今年1月にミャンマーを訪れた習近平国家主席(C)AFP=時事

 

 今年11月から12月にかけて、ミャンマーでは総選挙が予定されている。

 前回の総選挙では反国軍・民主化を掲げた「NLD」(国民民主連盟)が圧勝したことで、アウン・サン・スー・チーNLD党首が国家顧問兼外相として大統領の上に立って国政を統べ、内外からの民主化・国民和解への期待を追い風にして、2016年3月には勇躍と政権をスタートさせた。

 あれから4年が過ぎた。予想に違わず、やはり“期待外れの5年間”だったように思う。

 経済は一向に上向かず、ガソリン、野菜、米、肉類などの生活必需品の値上がりが止まない状況下で、2020年1月19日には最大都市のヤンゴンで最低賃金の倍増を要求する1万人規模のデモが行われた。

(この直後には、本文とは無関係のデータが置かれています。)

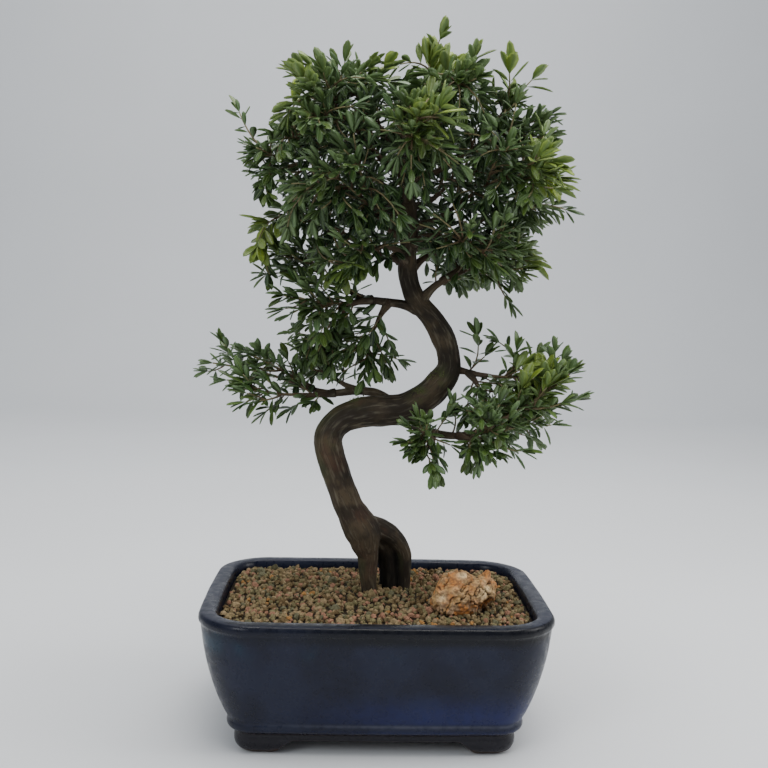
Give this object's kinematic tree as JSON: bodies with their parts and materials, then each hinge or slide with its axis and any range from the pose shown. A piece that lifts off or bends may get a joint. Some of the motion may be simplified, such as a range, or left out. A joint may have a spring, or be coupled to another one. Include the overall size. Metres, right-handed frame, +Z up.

 スー・チー政権は積年の対立解消に動こうとするが、国軍側からの歩み寄りは見られない。少数民族による反政府武装闘争は相変わらず燻り続ける。ロヒンギャ問題は解決のメドすら立ちそうになく、欧米やイスラム諸国からの批判は募るばかりだ。

 そのうえ、いわば八方塞がりのスー・チー政権の前に新たな難問が現れた。世界中で猛威を振るう新型コロナウイルスである。